--- The exercise ---
Exactly and only the lines from the one containing "piece(assembly, 'adapter_plug', adapterPlug(), BLACK);" through the one containing "return -high.y, -low.y" are to be repeated, both ends included.
┌──
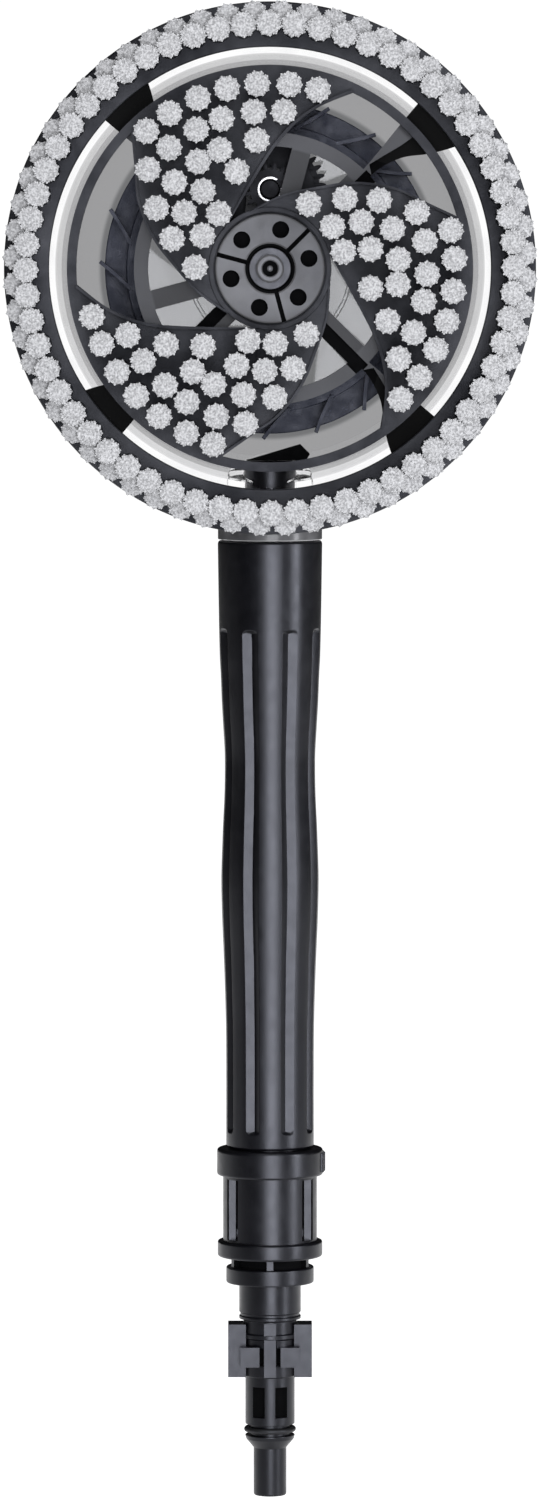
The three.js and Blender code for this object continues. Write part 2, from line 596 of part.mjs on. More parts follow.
function adapterPlug() {
  const stem = turned([
    [0, 0], [4.9, 0], [5.6, 0.8], [5.6, 16.4], [8.1, 19.4], [8.4, 20.4], [6.7, 20.8], [6.7, 24.6],
    [8.4, 25], [8.4, 41], [9.3, 41.3], [9.3, 45], [9, 45.3], [9, 60.2], [10.5, 60.7], [10.5, 73],
    [14.9, 73], [14.9, 78.5], [11.9, 78.9], [11.9, 81.7], [PLUG_BODY_R, 81.7], [PLUG_BODY_R, 98],
    [7.3, 98], [7.3, 100.6], [PLUG_BODY_R, 100.6], [PLUG_BODY_R, 125], [5.5, 125], [5.5, 150], [0, 150],
  ], 24);
  const rib = block([11, 13.6], [-1.1, 1.1], [78, 81.6]);
  const ribs = [22, 90, 158, 202, 270, 338].map((angle) => turnedBy(rib, angle));
  const spine = block([-2, 2], [-9.35, 9.35], [41.4, 59.8]);
  const ears = block([-11.6, 11.6], [-5, 5], [89.1, 91.6]);
  const lugs = [1, -1].flatMap((side) => [
    block(across(9.4, 14.25, side), [-5, 5], [41, 59]),
    block(across(8.2, 9.8, side), [-5, 5], [41, 57.8]),
    block(across(3.6, 10, side), [-9.7, 9.7], [45, 51.7]),
  ]);
  const seams = inCorners((side, face) =>
    block(across(2.2, 3.6, side), across(5, 10, face), [45.3, 51.4]));
  const pockets = inCorners((side, face) =>
    block(across(1.8, 5.8, side), across(5.2, 10, face), [27.3, 37.8]));
  const bore = rod(WATER_BORE_R, -1, 151, 12);
  return cut(join(stem, spine, ears, ...ribs, ...lugs), ...seams, ...pockets, bore);
}

piece(assembly, 'adapter_plug', adapterPlug(), BLACK);
piece(assembly, 'plug_o_ring', roundRing(7.95, 0.85, 22.7), RUBBER);
piece(assembly, 'adapter_seal', roundRing(8.1, 0.7, 99.3), RUBBER);

export default assembly;
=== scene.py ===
# The looks of a rotary wash brush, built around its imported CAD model.
import json
import math
import random

import bmesh
import bpy
from mathutils import Matrix, Vector


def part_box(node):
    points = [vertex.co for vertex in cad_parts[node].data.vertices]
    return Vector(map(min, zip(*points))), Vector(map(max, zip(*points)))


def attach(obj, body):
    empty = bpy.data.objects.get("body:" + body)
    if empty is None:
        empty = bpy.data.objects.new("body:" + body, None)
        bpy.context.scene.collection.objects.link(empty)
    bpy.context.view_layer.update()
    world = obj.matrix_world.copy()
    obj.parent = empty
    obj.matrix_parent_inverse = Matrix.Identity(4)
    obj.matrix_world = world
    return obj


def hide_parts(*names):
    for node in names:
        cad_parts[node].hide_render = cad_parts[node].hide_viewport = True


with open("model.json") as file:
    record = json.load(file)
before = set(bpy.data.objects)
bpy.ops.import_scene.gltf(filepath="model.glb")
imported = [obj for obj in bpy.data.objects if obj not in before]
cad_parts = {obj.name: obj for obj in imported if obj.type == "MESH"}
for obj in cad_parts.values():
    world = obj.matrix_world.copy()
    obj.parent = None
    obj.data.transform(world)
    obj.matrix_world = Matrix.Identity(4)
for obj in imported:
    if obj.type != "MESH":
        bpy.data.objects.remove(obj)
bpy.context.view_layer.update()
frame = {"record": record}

# ---- frame and driving dimensions, in mm

MM = 0.001


def size_of(node):
    """The node's corners in mm."""
    low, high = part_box(node)
    return low / MM, high / MM


def depths(node):
    """How far behind and in front of the handle's axis a piece of the head lies."""
    low, high = size_of(node)
    return -high.y, -low.y


def radius_of(node):
    low, high = size_of(node)
    return (high.x - low.x) / 2


HEAD_Z = sum(corner.z for corner in size_of("outer_ring")) / 2
HANDLE_TOP = size_of("handle_grip")[1].z
TIP_DEPTH = depths("inner_bristles")[1]
OUTER_TIP_DEPTH = TIP_DEPTH - 3.2
PLATE_BACK, RING_FRONT = depths("outer_ring")
PLATE_FRONT = PLATE_BACK + 4.5
WALL_FRONT = depths("blade_disc")[1]
RING_OUTER_R = radius_of("outer_ring")
RING_INNER_R = 73.8
HOOP_OUTER_R = radius_of("blade_disc")
HOOP_INNER_R = HOOP_OUTER_R - 3.1
DISC_CENTRE_R = 20.5
HUB_OUTER_R = radius_of("hub_disc")
BORE_R = 6.5
RUN_R = 4.3

TUFT_R = 4.25
TUFT_LOBES = 11
INNER_ROW_R, INNER_ROW_START = 81.0, 0.3
OUTER_ROW_R, OUTER_ROW_START = 84.3, 3.5
ROW_TUFTS = 60
BLADES = 3
# Tufts on one blade: the radius of each row and the angles in it, in degrees.
BLADE_TUFTS = {
    61.1: (-45, -36, -26, -16.5, -7, 3, 12),
    52.0: (-35, -24, -12, -2, 10, 21),
    42.6: (-24, -7, 4, 18, 32),
    33.9: (-11, 11, 27, 43),
    24.9: (13, 34, 59),
}

BODY_OF = {node: body for body, nodes in frame["record"]["behaviour"]["bodies"].items() for node in nodes}
SLOT_OF = {part["node"]: part["material_slot"] for part in frame["record"]["subparts"]}

# Local frames in mm. HANDLE is the shared frame. HEAD has its origin in the brush's middle and its Z axis
# along the brush axis, out of the bristles.
HANDLE = Matrix.Diagonal((MM, MM, MM, 1))
HEAD = HANDLE @ Matrix.Translation((0, 0, HEAD_Z)) @ Matrix.Rotation(math.pi / 2, 4, "X")


# ---- shapes

BEVEL_ANGLE = 32
WELD_DISTANCE = 1e-4
SAME_PLACE = 1e-6
NEARLY_STRAIGHT = math.radians(172)


def polar(r, degrees):
    angle = math.radians(degrees)
    return r * math.cos(angle), r * math.sin(angle)


def in_scene(name, data):
    obj = bpy.data.objects.new(name, data)
    bpy.context.scene.collection.objects.link(obj)
    return obj


def body_from(verts, faces):
    """A mesh in the scene, with points that meet welded and all its faces outward."""
    mesh = bpy.data.meshes.new("shape")
    mesh.from_pydata([tuple(v) for v in verts], [], faces)
    work = bmesh.new()
    work.from_mesh(mesh)
    bmesh.ops.remove_doubles(work, verts=work.verts, dist=WELD_DISTANCE)
    bmesh.ops.recalc_face_normals(work, faces=work.faces)
    work.to_mesh(mesh)
    work.free()
    return in_scene("shape", mesh)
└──
--- Response to this exercise ---
piece(assembly, 'adapter_plug', adapterPlug(), BLACK);
piece(assembly, 'plug_o_ring', roundRing(7.95, 0.85, 22.7), RUBBER);
piece(assembly, 'adapter_seal', roundRing(8.1, 0.7, 99.3), RUBBER);

export default assembly;
=== scene.py ===
# The looks of a rotary wash brush, built around its imported CAD model.
import json
import math
import random

import bmesh
import bpy
from mathutils import Matrix, Vector


def part_box(node):
    points = [vertex.co for vertex in cad_parts[node].data.vertices]
    return Vector(map(min, zip(*points))), Vector(map(max, zip(*points)))


def attach(obj, body):
    empty = bpy.data.objects.get("body:" + body)
    if empty is None:
        empty = bpy.data.objects.new("body:" + body, None)
        bpy.context.scene.collection.objects.link(empty)
    bpy.context.view_layer.update()
    world = obj.matrix_world.copy()
    obj.parent = empty
    obj.matrix_parent_inverse = Matrix.Identity(4)
    obj.matrix_world = world
    return obj


def hide_parts(*names):
    for node in names:
        cad_parts[node].hide_render = cad_parts[node].hide_viewport = True


with open("model.json") as file:
    record = json.load(file)
before = set(bpy.data.objects)
bpy.ops.import_scene.gltf(filepath="model.glb")
imported = [obj for obj in bpy.data.objects if obj not in before]
cad_parts = {obj.name: obj for obj in imported if obj.type == "MESH"}
for obj in cad_parts.values():
    world = obj.matrix_world.copy()
    obj.parent = None
    obj.data.transform(world)
    obj.matrix_world = Matrix.Identity(4)
for obj in imported:
    if obj.type != "MESH":
        bpy.data.objects.remove(obj)
bpy.context.view_layer.update()
frame = {"record": record}

# ---- frame and driving dimensions, in mm

MM = 0.001


def size_of(node):
    """The node's corners in mm."""
    low, high = part_box(node)
    return low / MM, high / MM


def depths(node):
    """How far behind and in front of the handle's axis a piece of the head lies."""
    low, high = size_of(node)
    return -high.y, -low.y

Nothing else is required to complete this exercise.